Only the lines from the first one through the line with "return 9.0 + 0.9 * outer" should be printed, exactly as they appear.

-- start of DATASET EXCERPT --

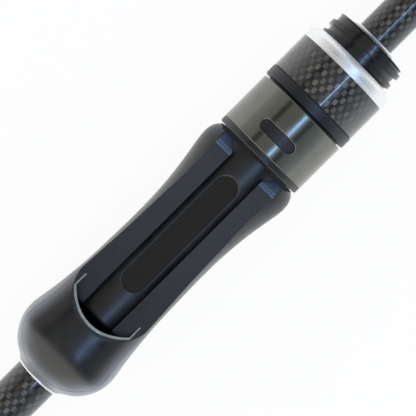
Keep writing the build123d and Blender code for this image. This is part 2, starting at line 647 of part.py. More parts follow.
# ---------------------------------------------------------------- line guides
# place, ring's outer radius, hole radius, height of the ring's centre, whether it has two feet
GUIDES = [
    (860.0, 12.5, 9.8, 33.0, True),
    (1105.0, 8.0, 6.0, 22.0, True),
    (1285.0, 5.0, 3.6, 14.0, False),
    (1430.0, 3.6, 2.5, 10.0, False),
    (1550.0, 3.0, 2.0, 8.0, False),
    (1655.0, 3.0, 2.0, 7.5, False),
    (1745.0, 3.0, 2.0, 7.0, False),
]
HOLDER_WALL = 0.9         # metal round the ceramic ring
LEG_LEAN = 40             # degrees below the ring's centre where the legs leave its holder
FOOT_SINK = 0.4           # the feet are made from inside the blank, which is then cut away


def wire_radius(outer):
    return 0.45 + 0.035 * outer


def leg_reach(outer):
    """Along the rod, from the ring to where its legs meet the blank."""
    return 5.0 + 1.1 * outer


def foot_length(outer):
    return 9.0 + 0.9 * outer


def guide_ring(x, outer, hole, height):
    """Ceramic ring, its mouth rounded on both sides of a short straight land."""
    half = 0.6 + outer * 0.06
    round_off = half * 0.55
    with BuildPart() as ring:
        with BuildSketch(Plane.XZ):
            with BuildLine():
                Polyline(
                    (x - half, height + outer), (x - half, height + hole + round_off),
                    (x - half + round_off, height + hole), (x + half - round_off, height + hole),
                    (x + half, height + hole + round_off), (x + half, height + outer), close=True,
                )
            make_face()
        revolve(axis=Axis((0, 0, height), (1, 0, 0)))
    return ring.part


def guide_foot(end, tip, thickness, half_width):
    """Tapered foot that lies along the top of the blank, from where it meets the legs to its thin tip."""
    low, high = blank_radius(end) - FOOT_SINK, blank_radius(tip) - FOOT_SINK
    with BuildPart() as foot:
        with BuildSketch(Plane.XZ.offset(-half_width)):
            with BuildLine():
                Polyline(
                    (end, low), (end, low + FOOT_SINK + thickness), (tip, high + FOOT_SINK + 0.2),
                    (tip, high), close=True,
                )
            make_face()
        extrude(amount=2 * half_width)
    return foot.part


def guide_frame(x, outer, height, two_feet):
    """Holder round the ring, with round-wire legs down to one or two feet on the blank."""
    wire = wire_radius(outer)
    lean = radians(LEG_LEAN)
    half = 0.5 + 0.045 * outer
    directions = (-1, 1) if two_feet else (1,)
    with BuildPart() as frame:
        with BuildSketch(Plane.XZ):
            with BuildLine():
                Polyline(
                    (x - half, height + outer), (x - half, height + outer + HOLDER_WALL),
                    (x + half, height + outer + HOLDER_WALL), (x + half, height + outer), close=True,
                )
            make_face()
        revolve(axis=Axis((0, 0, height), (1, 0, 0)))
        for direction in directions:
            foot_x = x + direction * leg_reach(outer)
            for side in (-1, 1):
                holder_r = outer + HOLDER_WALL / 2
                top = Vector(x, side * holder_r * cos(lean), height - holder_r * sin(lean))
                bottom = Vector(foot_x, side * 0.5, blank_radius(x) + wire * 0.9)
                with BuildSketch(Plane(origin=top, z_dir=bottom - top)):
                    Circle(wire)
                extrude(amount=(bottom - top).length + FOOT_SINK)
            foot_tip = foot_x + direction * foot_length(outer)
            add(guide_foot(foot_x - direction, foot_tip, 2 * wire, wire + 0.5))
        add(butt_solid if x < FERRULE_X else tip_solid, mode=Mode.SUBTRACT)
        add(guide_ring(x, outer, outer - 1, height), mode=Mode.SUBTRACT)
    return frame.part


def guide_wraps(x, outer, two_feet, frame):
    """Thread bands that bind a guide's feet to the blank."""
    wire = wire_radius(outer)
    directions = (-1, 1) if two_feet else (1,)
    with BuildPart() as bands:
        for direction in directions:
            near = x + direction * (leg_reach(outer) + 1.2)
            far = x + direction * (leg_reach(outer) + foot_length(outer) + 3.5)
            add(wrap(min(near, far), max(near, far), wire + 0.3, wire * 0.8))
        add(frame, mode=Mode.SUBTRACT)
    return bands.part


for number, (x, outer, hole, height, two_feet) in enumerate(GUIDES, 1):
    frame = guide_frame(x, outer, height, two_feet)
    save(frame, f"guide_{number}_frame")
    save(guide_ring(x, outer, hole, height), f"guide_{number}_ring")
    save(guide_wraps(x, outer, two_feet, frame), f"guide_{number}_wrap")

# ---------------------------------------------------------------- tip-top
TOP_X = ROD_LENGTH - 1.4
TOP_OUTER = 3.0
TOP_HOLE = 2.0
TOP_HEIGHT = 4.6
TOP_WALL = 0.7
TOP_HALF = 0.65           # half the width of the ring's holder
TOP_WIRE_R = 0.5
TOP_TUBE_START = TIP_BLANK_END - 9.0
TOP_TUBE_R = 1.35
STRUT_HALF = 0.6          # the strut between the tube and the ring

with BuildPart() as tip_top_frame:
    add(turned([
        (TOP_TUBE_START, 0), (TOP_TUBE_START, TOP_TUBE_R), (TIP_BLANK_END + 0.6, TOP_TUBE_R),
        (TIP_BLANK_END + 1.2, TOP_TUBE_R - 0.5), (TIP_BLANK_END + 1.2, 0),
    ]))
    with BuildSketch(Plane.XZ):
        with BuildLine():
            Polyline(
                (TOP_X - TOP_HALF, TOP_HEIGHT + TOP_OUTER),
                (TOP_X - TOP_HALF, TOP_HEIGHT + TOP_OUTER + TOP_WALL),
                (TOP_X + TOP_HALF, TOP_HEIGHT + TOP_OUTER + TOP_WALL),
                (TOP_X + TOP_HALF, TOP_HEIGHT + TOP_OUTER), close=True,
            )
        make_face()
    revolve(axis=Axis((0, 0, TOP_HEIGHT), (1, 0, 0)))
    for side in (-1, 1):
        top = Vector(TOP_X, side * (TOP_OUTER + TOP_WALL / 2), TOP_HEIGHT)
        bottom = Vector(TIP_BLANK_END - 5, side * 0.9, 0.5)
        with BuildSketch(Plane(origin=bottom, z_dir=top - bottom)):
            Circle(TOP_WIRE_R)
        extrude(amount=(top - bottom).length)
    with BuildSketch(Plane.XZ.offset(-STRUT_HALF)):
        with BuildLine():
            Polyline(
                (TIP_BLANK_END - 1, 0.5), (TIP_BLANK_END + 1.1, 0.5), (TOP_X + 0.3, 0.9),
                (TOP_X + 0.3, 1.5), (TOP_X - 0.5, 1.5), close=True,
            )
        make_face()
    extrude(amount=2 * STRUT_HALF)
    add(tip_solid, mode=Mode.SUBTRACT)
    add(guide_ring(TOP_X, TOP_OUTER, TOP_OUTER - 1, TOP_HEIGHT), mode=Mode.SUBTRACT)
save(tip_top_frame.part, "tip_top_frame")
save(guide_ring(TOP_X, TOP_OUTER, TOP_HOLE, TOP_HEIGHT), "tip_top_ring")
save(wrap(TOP_TUBE_START - 6, TOP_TUBE_START, 0.35), "tip_top_wrap")
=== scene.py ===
# %% [markdown]
# # A spinning rod, seen close at its reel seat
#
# A spinning rod is nearly two metres of thin carbon tube, and most of what a hand ever touches is one
# short stretch of it: the reel seat. A reel's foot lies on two rails. Its rear toe goes into a fixed hood,
# and its front toe into a sliding hood that a lock nut drives along a threaded barrel. This lesson dresses
# that rod, piece by piece. The measured model comes first and is never changed: it fixes where everything
# is. Every visible piece is either that model's own node with a finish of its own, or a finer piece that
# stands in for one node.

from math import cos, pi, radians, sin

import bmesh
import bpy
from mathutils import Matrix, Vector


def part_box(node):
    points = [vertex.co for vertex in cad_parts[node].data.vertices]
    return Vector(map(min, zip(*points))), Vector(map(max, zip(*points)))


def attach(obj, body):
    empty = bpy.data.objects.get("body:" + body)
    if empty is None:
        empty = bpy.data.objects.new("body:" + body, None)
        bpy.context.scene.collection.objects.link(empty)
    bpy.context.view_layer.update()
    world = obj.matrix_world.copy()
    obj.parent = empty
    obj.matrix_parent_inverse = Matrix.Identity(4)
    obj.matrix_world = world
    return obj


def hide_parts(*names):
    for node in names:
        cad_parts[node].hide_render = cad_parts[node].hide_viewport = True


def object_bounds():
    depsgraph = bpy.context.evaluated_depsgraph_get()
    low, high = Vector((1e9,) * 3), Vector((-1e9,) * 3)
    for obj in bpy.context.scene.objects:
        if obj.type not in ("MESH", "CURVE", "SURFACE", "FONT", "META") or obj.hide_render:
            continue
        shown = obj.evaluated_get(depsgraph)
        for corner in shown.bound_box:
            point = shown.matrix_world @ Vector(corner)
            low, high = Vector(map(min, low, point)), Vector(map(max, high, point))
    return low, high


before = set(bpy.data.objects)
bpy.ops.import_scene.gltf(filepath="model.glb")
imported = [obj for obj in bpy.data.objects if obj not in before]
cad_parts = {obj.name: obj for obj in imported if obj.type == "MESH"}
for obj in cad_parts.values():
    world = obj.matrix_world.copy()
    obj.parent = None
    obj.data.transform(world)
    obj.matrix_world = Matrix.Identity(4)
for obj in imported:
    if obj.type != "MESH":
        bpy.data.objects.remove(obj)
cad_low, cad_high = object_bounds()
MM = 0.001
print("nodes", len(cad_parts), "length in mm", round((cad_high[0] - cad_low[0]) / MM, 1))

# %% [markdown]
# ## The camera
# The rod lies along X and the reel side faces up, so a camera above the seat looks straight down on it. A
# long lens from half a metre away shows the seat almost without perspective. The view is turned so that
# the rod runs from the lower left to the upper right, and it aims at the middle of the seat.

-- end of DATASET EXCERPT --

- **ANSWER**
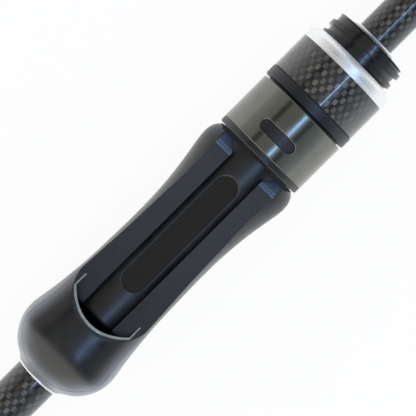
Keep writing the build123d and Blender code for this image. This is part 2, starting at line 647 of part.py. More parts follow.
# ---------------------------------------------------------------- line guides
# place, ring's outer radius, hole radius, height of the ring's centre, whether it has two feet
GUIDES = [
    (860.0, 12.5, 9.8, 33.0, True),
    (1105.0, 8.0, 6.0, 22.0, True),
    (1285.0, 5.0, 3.6, 14.0, False),
    (1430.0, 3.6, 2.5, 10.0, False),
    (1550.0, 3.0, 2.0, 8.0, False),
    (1655.0, 3.0, 2.0, 7.5, False),
    (1745.0, 3.0, 2.0, 7.0, False),
]
HOLDER_WALL = 0.9         # metal round the ceramic ring
LEG_LEAN = 40             # degrees below the ring's centre where the legs leave its holder
FOOT_SINK = 0.4           # the feet are made from inside the blank, which is then cut away


def wire_radius(outer):
    return 0.45 + 0.035 * outer


def leg_reach(outer):
    """Along the rod, from the ring to where its legs meet the blank."""
    return 5.0 + 1.1 * outer


def foot_length(outer):
    return 9.0 + 0.9 * outer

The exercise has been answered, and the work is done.